1

In two lines lie in different plane, can they be parallel to each other?

I am thinking if two lines are parallel to each other, then their direction

cosines must be same so two lines lying in different plane cannot be parallel. Am I missing something? Ni

Jean Marie
  • 81,803
Sid1234
  • 127
  • The conclusion is correct, yes. – Semiclassical Jun 11 '16 at 05:56
  • 2
    Because a line (presumably in 3D space) lies on infinitely many different planes I would rephrase the statement to read: If two lines are parallel, then there exists a plane they both lie on. Phrased that way your conclusion is correct. The trouble I have with your phrasing is that it leaves the specification of the plane ambiguous.
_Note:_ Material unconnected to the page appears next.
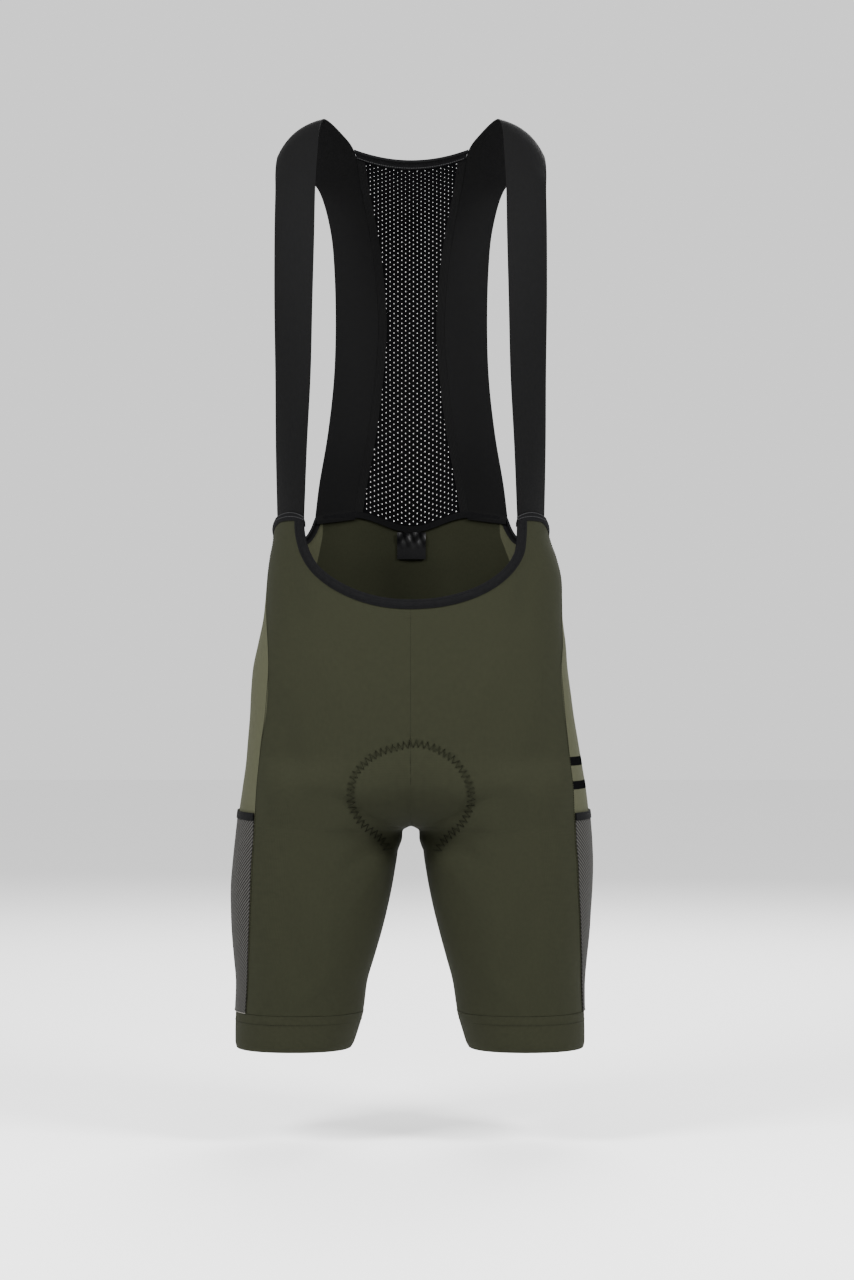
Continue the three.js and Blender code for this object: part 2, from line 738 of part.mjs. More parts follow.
// The scoop's binding follows the panels' own top knots, drawn in across the scoop.
function necklineBinding() {
  const top = (body) => body.grid[LAST_ROW].slice(0, SCOOP_COLUMNS).map(({ p }) => p);
  const edge = [...top(bodies[1]).reverse(), ...top(bodies[0]).slice(1)];
  const knots = [EDGE_GAP, BINDING_WIDTH / 2, BINDING_WIDTH].map((inset) => edge.map((p) => {
    const wide = Math.min(1, Math.abs(p.x) / NECKLINE_HALF_WIDTH);
    const deep = Math.max(0, (PEAK_TOP - p.z) / (PEAK_TOP - NECKLINE_LOW));
    const across = new THREE.Vector2(
      (Math.sign(p.x) * Math.pow(wide, NECKLINE_ROUNDNESS - 1)) / NECKLINE_HALF_WIDTH,
      -Math.pow(deep, NECKLINE_ROUNDNESS - 1) / (PEAK_TOP - NECKLINE_LOW),
    ).setLength(inset);
    return { p: frontPoint(p.x - across.x, p.z - across.y) };
  }));
  const patches = addNormals([{ knots, flip: false }]);
  return wall("neckline_binding", patches, BINDING_WALL / 2, -BINDING_WALL / 2, BLACK, 0.8);
}

// The armhole's binding stands on the top knots of the side panel and the front peak's corner. It
// narrows to both ends of the strap.
function armholeBinding({ side, word, flip, shares }) {
  const first = FRONT_LAST - 1;
  const endGaps = new Map([[first, ARMHOLE_END_GAP], [BACK_FIRST, -ARMHOLE_END_GAP]]);
  const knots = [0, 0.5, 1].map((share) => {
    const row = [];
    for (let c = first; c <= BACK_FIRST; c += 1) {
      const width = endGaps.has(c) ? ARMHOLE_BINDING_END_WIDTH : ARMHOLE_BINDING_WIDTH;
      const level = columnTop(side, c, shares) + mix(EDGE_GAP, width, share);
      const here = bodyRow(side, level);
      const drawnIn = endGaps.get(c) ?? 0;
      row.push({ p: pointAlong(here, columnReach(side, level, c, shares, here) + drawnIn) });
    }
    return row;
  });
  const patches = addNormals([{ knots, flip }]);
  return wall(
    "armhole_binding_" + word, patches, BINDING_WALL / 2, -BINDING_WALL / 2, BLACK, 0.8,
  );
}

// A knot on the inside of the back panels at a distance from the middle and a height.
function backKnot(x, z) {
  const body = bodies[x < 0 ? 1 : 0];
  const row = bodyRow(body.side, z);
  const point = x === 0
    ? pointAlong(row, row.length)
    : pointAlong(row, reachOf(row, Math.abs(x), true));
  point.x = x;
  return { p: point };
}

const TAPE_PARTS = 20;

function waistTape() {
  const knots = [-SEAM_GAP - TAPE_WIDTH, -SEAM_GAP].map((drop) => {
    const row = [];
    for (let i = 0; i <= TAPE_PARTS; i += 1) {
      const x = mix(TAPE_HALF_LENGTH, -TAPE_HALF_LENGTH, i / TAPE_PARTS);
      row.push(backKnot(x, waistSeamZ(Math.abs(x)) + drop));
    }
    return row;
  });
  const patches = addNormals([{ knots, flip: false }]);
  const under = -PANEL_WALL / 2 - TAPE_CLEARANCE;
  return wall("waist_tape", patches, under, under - TAPE_WALL, BLACK, 0.8);
}

const LABEL_PARTS = 4;

function label() {
  const knots = [];
  for (let r = 0; r <= LABEL_PARTS; r += 1) {
    const z = mix(LABEL_LOW, LABEL_TOP, r / LABEL_PARTS);
    const row = [];
    for (let c = 0; c <= LABEL_PARTS; c += 1) {
      row.push(backKnot(mix(LABEL_HALF_WIDTH, -LABEL_HALF_WIDTH, c / LABEL_PARTS), z));
    }
    knots.push(row);
  }
  const patches = addNormals([{ knots, flip: false }]);
  const under = -PANEL_WALL / 2 - TAPE_CLEARANCE;
  return wall("label", patches, under, under - TAPE_WALL, BLACK, 0.45);
}

const PAD_PARTS = 5;

// The pad lies inside the crotch: one patch to the front and one to the back on each side, joined
// on the middle line above the crotch and on the inseams below it.
function chamois() {
  const patches = [];
  bodies.forEach(({ grid, side }) => {
    [false, true].forEach((fromEnd) => {
      const top = fromEnd ? PAD_BACK_TOP : PAD_FRONT_TOP;
      const knots = [];
      grid.forEach((row) => {
        const level = row[0].level;
        if (level < PAD_LOW || level > top) {
          return;
        }
        const width = fromEnd ? padAt(level).back : padAt(level).front;
        const across = [];
        for (let c = 0; c <= PAD_PARTS; c += 1) {
          across.push(knotAlong(row, (width * c) / PAD_PARTS, fromEnd));
        }
        knots.push(across);
      });
      patches.push({ knots, flip: (side < 0) !== fromEnd });
    });
  });
  const over = -PANEL_WALL / 2 - PAD_CLEARANCE;
  return wall("chamois", patches, over, over - PAD_WALL, PAD_GREY, 0.9);
}

const bibShorts = new THREE.Group();
bibShorts.name = "cycling_bib_shorts";
bodies.forEach((body) => {
  bibShorts.add(...panels(body), hemBand(body), ...pocketParts(body));
  bibShorts.add(strap(body), armholeBinding(body));
});
bibShorts.add(backMesh(), backTopBinding(), necklineBinding(), waistTape(), label(), chamois());

export default bibShorts;
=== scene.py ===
import math

import bmesh
import bpy
from mathutils import Matrix, Vector


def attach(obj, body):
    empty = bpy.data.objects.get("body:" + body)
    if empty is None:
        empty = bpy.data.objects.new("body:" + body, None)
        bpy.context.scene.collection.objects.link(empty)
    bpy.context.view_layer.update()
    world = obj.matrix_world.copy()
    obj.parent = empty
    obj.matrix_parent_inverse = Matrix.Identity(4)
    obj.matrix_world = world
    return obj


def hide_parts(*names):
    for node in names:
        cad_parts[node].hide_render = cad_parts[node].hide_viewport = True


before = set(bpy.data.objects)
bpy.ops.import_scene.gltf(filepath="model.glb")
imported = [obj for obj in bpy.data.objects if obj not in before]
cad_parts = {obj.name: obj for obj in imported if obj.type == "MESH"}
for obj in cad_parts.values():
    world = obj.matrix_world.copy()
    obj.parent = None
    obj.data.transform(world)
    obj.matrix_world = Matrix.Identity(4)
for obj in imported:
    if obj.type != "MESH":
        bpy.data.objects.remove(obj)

bl_info = {
    "name": "Cycling bib shorts",
    "version": (1, 0, 0),
    "blender": (4, 5, 0),
    "location": "3D View > Sidebar > Bib shorts",
    "description": "Builds filled-out cycling bib shorts with straps, mesh yoke and net pockets",
    "category": "Add Mesh",
}

MM = 0.001

# Heights of the main lines, in millimetres, z up from the strap crowns.
PEAK_TOP = -402
NECKLINE_LOW = -489
NECKLINE_HALF_WIDTH = 112.5
NECKLINE_ROUNDNESS = 2.15
PEAK_OUTER_X = 127
SIDE_SEAM_TOP = -412
YOKE_CORNER_X = 91
YOKE_CORNER_Z = -395.5
WAIST_SEAM_LOW = -404
WAIST_SEAM_RISE = 15
WAIST_SEAM_REACH = 60
WAIST_SEAM_CORNER_DROP = 5.5
YOKE_END_INNER_X = 58.4
PATTERN_TOP = -520
CROTCH = -703
FORK_TOP = -632
HEM_SEAM = -889
HEM_EDGE = -925
POCKET_TOP = -697
POCKET_BINDING_TOP = -689.5
LEG_ROUNDNESS = 2.3
WAIST_ROUNDNESS = 2.3
HIP_ROUNDNESS = 2.9
WAIST_LEVEL = -440
FORK_ROUNDNESS = 1.2
FORK_BLEND = 40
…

For example we can select a line $L_1$ on the plane $x=0$ and another $L_2$ from the plane $y=1$ in such a way that $L_1$ and $L_2$ are parallel, but "they lie on different planes". Heck, it might even happen that the two lines coincide. – Jyrki Lahtonen Jun 11 '16 at 05:58
  • First of all a) either your planes (P1) and (P2) intersect with intersection line (L) or b) they are parallel. In case a) take in (P1) and (P2) any parallel to (L) – Jean Marie Jun 11 '16 at 06:16

1 Answers1

1

Example 1. In $R^3$ let $P=\{(x,y,z):y=0\}$ and $Q=\{(x,y,z):z=0\}.$ Let $L_1=\{(x,y,z):y=0\land z=1\}$ and $L_2=\{(x,y,z):z=0\land y=1\}.$ Then $L_1\in P$ and $L_2\in Q .$ And $L_1, l_2$ are parallel.

Example 2. Take a greeting-card, partly opened. Find line-segments on the front and on the back that are parallel.